Le esperienze dei ricordi non verbali rimangono frammentati, decontestualizzati come se fossero intrappolati nelle reti neuronali, ed è questa la base dei sintomi che ne derivano. Il trauma quindi non è solo emotivo, cognitivo, ma ha anche una base neurobiologica.

Il trauma e le esperienze molto intense creano dei circuiti di memoria implicita che rimangono chiusi come in una “bolla”, il compito dello psicoterapeuta è quello di aprire questa “bolla” e far sì che quei dati vengano integrati in tutto il sistema neuronale e cerebrale.

L’EMDR  è efficace a qualsiasi età, questi cambiamenti possono interessare anche gli adulti?

Sì, il cervello in questo senso è plastico e l’EMDR ha effetti anche sugli adulti e con questo metodo si possono far tornare allo stato normale quelle parti del cervello che si erano rimpicciolite.

Cos’è quindi L’EMDR (Eye Movement Desensitization and Reprocessing)?

L’EMDR è una psicoterapia legata all’elaborazione dell’informazione e si basa su un processo fisiologico naturale, è la terapia più studiata al mondo ed è quella che ha più ricerche che ne dimostrano l ‘efficacia. È stata dichiarata dall’OMS il trattamento di elezione per la risoluzione dei traumi, un modo nuovo di considerare la patologia, in pratica il trattamento terapeutico può provocare cambiamenti neurofisiologici e biologici e quindi è in grado di rimodellare il cervello. Gli effetti sono evidenti, una volta che l’esperienza è stata integrata si sta molto meglio, non si hanno sintomi e la qualità della vita migliora. Il paziente attraverso la terapia dell’EMDR impara a creare una storia di vita della sua infanzia più coerente, con una prospettiva più costruttiva, e acquisisce una maggior sicurezza emotiva e autonomia. Per chi ha figli si ha anche una migliore relazione con essi perché si interrompono quei meccanismi ormai dimostrati di trasmissione transgenerazionale dei traumi, si interrompono quei disturbi e quelle caratteristiche che vengono spesso ereditate.

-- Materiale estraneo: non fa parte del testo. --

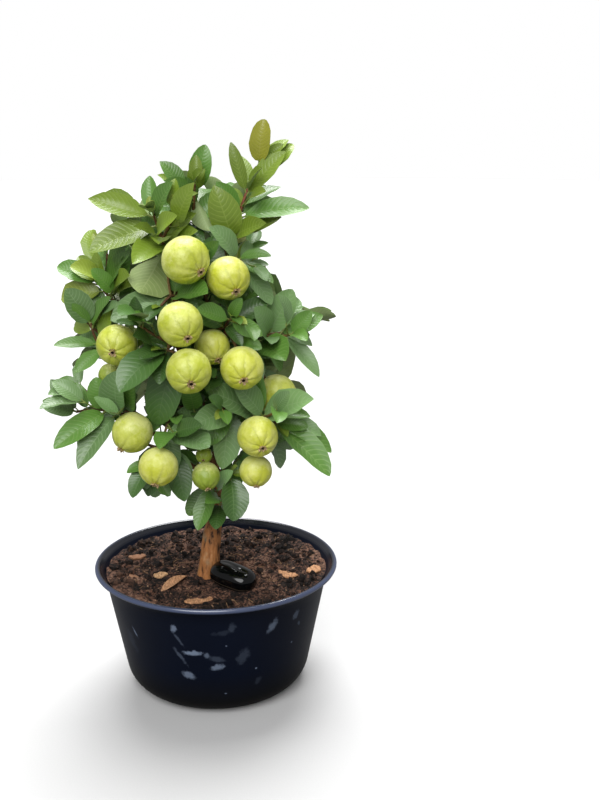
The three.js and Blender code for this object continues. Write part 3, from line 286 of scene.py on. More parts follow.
def wallProfile(inset, steps):  # the rounded foot and straight side, moved in by a distance
    neckFoot = pot["height"] - pot["neckHeight"]
    rise = Vector((pot["neckRadius"] - pot["footRadius"], neckFoot)).normalized()
    corner = pot["cornerRadius"]
    middle = pot["footRadius"] - (corner - corner * rise.x) / rise.y
    turn = -atan2(rise.x, rise.y) * 180 / pi
    side = arc(middle, corner, corner - inset, -90, turn, steps)
    last = side[-1]
    top = (pot["neckRadius"] - inset, neckFoot)
    return side + [(lerp(last[0], top[0], s), lerp(last[1], top[1], s)) for s in np.linspace(0.1, 1, 10)]


def flare(share, rise, inset=0.0):
    radius = lerp(pot["neckRadius"], pot["rimRadius"], share) - inset
    return radius, pot["height"] - pot["neckHeight"] * (1 - rise)


def buildPot():
    lip = pot["lipRadius"]
    outside = wallProfile(0, 10) + [flare(*step) for step in pot["flare"]]
    bead = arc(pot["rimRadius"] - lip, pot["height"] - lip, lip, -60, 170, 10)
    inside = [flare(*pot["flare"][1], pot["wall"])] + wallProfile(pot["wall"], 10)[::-1]
    inside = [(radius, max(height, pot["wall"])) for radius, height in inside]
    shell = turnedProfile("potShell", outside + bead + inside, pot["sides"])
    for i in range(pot["drainHoles"]):
        angle = 2 * pi * i / pot["drainHoles"]
        middle = Vector((cos(angle), sin(angle), 0)) * pot["drainCircle"] * mm
        bpy.ops.mesh.primitive_cylinder_add(
            vertices=24, radius=pot["drainRadius"] * mm, depth=6 * pot["wall"] * mm, location=middle
        )
        drill = bpy.context.object
        applied(shell, "BOOLEAN", operation="DIFFERENCE", object=drill, solver="EXACT")
        bpy.data.objects.remove(drill)
    points = pointsOf(shell)
    angle = np.arctan2(points[:, 1], points[:, 0])
    high = smoothstep(points[:, 2], 20, 90)[:, None]
    sway = (np.sin(2 * angle + 0.7) + 0.6 * np.sin(3 * angle + 2) + 0.4 * np.sin(5 * angle))[:, None]
    points[:, :2] *= 1 - pot["wobble"] / 90 * high * (1 + sway)
    movePoints(shell, points)
    shell.data.materials.append(mouldedPlastic())
    return finished(shell, ["pot"], 35)


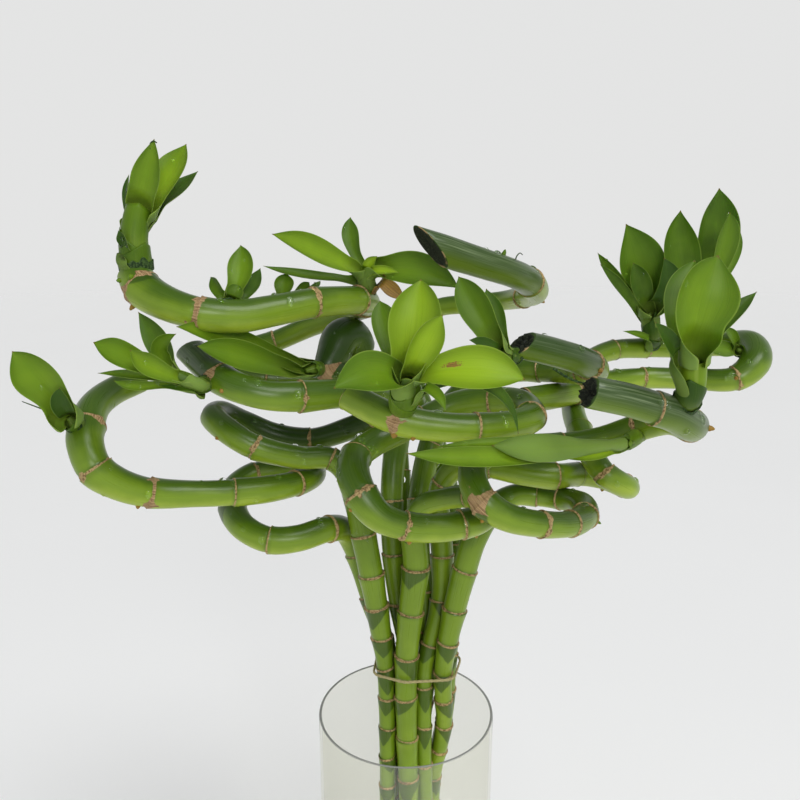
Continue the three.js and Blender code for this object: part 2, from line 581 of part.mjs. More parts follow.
// The straight lower stem of a cane, swollen by the gap and run through the water's whole depth
function stemHole(cane) {
  const foot = cane.route[0];
  const top = cane.route[1];
  const traced = trace([[foot[0], foot[1], foot[2] - 2, foot[3]], top]);
  const widest = Math.max(foot[3], top[3]) / 2 * (1 + RING_FLARE) + GAP;
  return bentTurning(traced, [[0, widest], [traced.length, widest]], CANE_SIDES);
}

// The band round the bunch: the outline that a string pulled tight round the stems would take
function hull(points) {
  const cross = (o, a, b) => (a.x - o.x) * (b.y - o.y) - (a.y - o.y) * (b.x - o.x);
  const chain = (list) => {
    const kept = [];
    for (const point of list) {
      while (kept.length > 1 && cross(kept.at(-2), kept.at(-1), point) <= 0) kept.pop();
      kept.push(point);
    }
    return kept.slice(0, -1);
  };
  const sorted = [...points].sort((a, b) => a.x - b.x || a.y - b.y);
  return [...chain(sorted), ...chain(sorted.reverse())];
}

function stemOutline(offset) {
  const points = [];
  for (const { route } of canes) {
    const [x, y, , diameter] = route.find(([, , z]) => z === TIE_HEIGHT);
    for (let i = 0; i < TIE_SIDES; i += 1) {
      const angle = i / TIE_SIDES * 2 * Math.PI;
      const reach = diameter / 2 * (1 + RING_FLARE) + offset;
      points.push(new THREE.Vector2(x + reach * Math.cos(angle), y + reach * Math.sin(angle)));
    }
  }
  return hull(points);
}

function tieGeometry() {
  const band = new THREE.Shape(stemOutline(3 * GAP + TIE_THICKNESS));
  band.holes.push(new THREE.Path(stemOutline(3 * GAP)));
  const drawn = { depth: TIE_WIDTH, bevelEnabled: false, curveSegments: 1 };
  const geometry = new THREE.ExtrudeGeometry(band, drawn);
  geometry.translate(0, 0, TIE_HEIGHT - TIE_WIDTH / 2);
  return closed(geometry);
}

// The whole plant in its vase
const plant = new THREE.Group();

function addPiece(name, geometry, finish) {
  const mesh = new THREE.Mesh(geometry, new THREE.MeshStandardMaterial(finish));
  mesh.name = name;
  plant.add(mesh);
}

addPiece('vase', vaseGeometry(), GLASS);
addPiece('water', waterGeometry(), WATER);
addPiece('tie_band', tieGeometry(), RAFFIA);
for (const cane of canes) addPiece(cane.name, caneGeometry(cane), CANE_GREEN);
for (const shoot of shoots) addPiece(shoot.name, shootGeometry(shoot), LEAF_GREEN);

export default plant;
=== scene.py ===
"""Lucky bamboo in a glass vase: nine trained canes with leafy shoots, tied once and standing in water.

Its pieces lie over the solids of the frame and stand for them. Lengths are in millimetres unless
metres are named, with +Z up, +X to the right and +Y away from the viewer, and build() turns them
into metres.
"""

import math

import bpy
import numpy as np
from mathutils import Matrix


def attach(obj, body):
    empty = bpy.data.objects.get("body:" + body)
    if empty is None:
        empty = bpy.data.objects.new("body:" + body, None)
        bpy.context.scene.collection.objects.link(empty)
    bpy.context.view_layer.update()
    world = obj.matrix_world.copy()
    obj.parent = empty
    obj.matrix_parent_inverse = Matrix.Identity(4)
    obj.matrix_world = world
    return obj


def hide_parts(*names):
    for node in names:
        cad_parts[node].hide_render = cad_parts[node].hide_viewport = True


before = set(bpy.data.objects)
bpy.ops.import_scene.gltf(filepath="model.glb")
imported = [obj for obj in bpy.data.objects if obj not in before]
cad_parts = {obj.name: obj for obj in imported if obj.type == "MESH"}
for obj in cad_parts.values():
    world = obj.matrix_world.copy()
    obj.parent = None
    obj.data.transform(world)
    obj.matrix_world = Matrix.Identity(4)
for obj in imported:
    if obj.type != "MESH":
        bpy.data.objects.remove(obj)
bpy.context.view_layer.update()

# Camera
# It stands a little lower than the topmost leaves, 0.4 m in front of the vase, and looks slightly
# down with a mild wide lens, so that the vase's rim shows as the same flat oval as in the photo.
# Its place is in metres.
CAMERA_PLACE = (-0.0034, -0.4065, 0.5354)
CAMERA_TILT = 13.97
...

L’EMDR permette quindi al cervello di ricominciare da dove si era “inceppato” il meccanismo, attraverso i movimenti oculari vengono attivati in materia contemporanea i due emisferi, destro e sinistro, lavorando su episodi precisi della propria vita, la riattivazione provoca il ricollegamento e la comunicazione tra i due emisferi dà il via all’elaborazione che era stata interrotta in passato.

Perché è così importante questo collegamento?

Perché per elaborare un ricordo è necessario, a livello neurobiologico, che i due emisferi possano comunicare tra di loro in maniera equilibrata in modo che non predomini il destro (legato all’emozione, all’istinto, all’aspetto creativo), né il sinistro (legato alla razionalità della logica), l’EMDR permette di ristabilire questo equilibrio.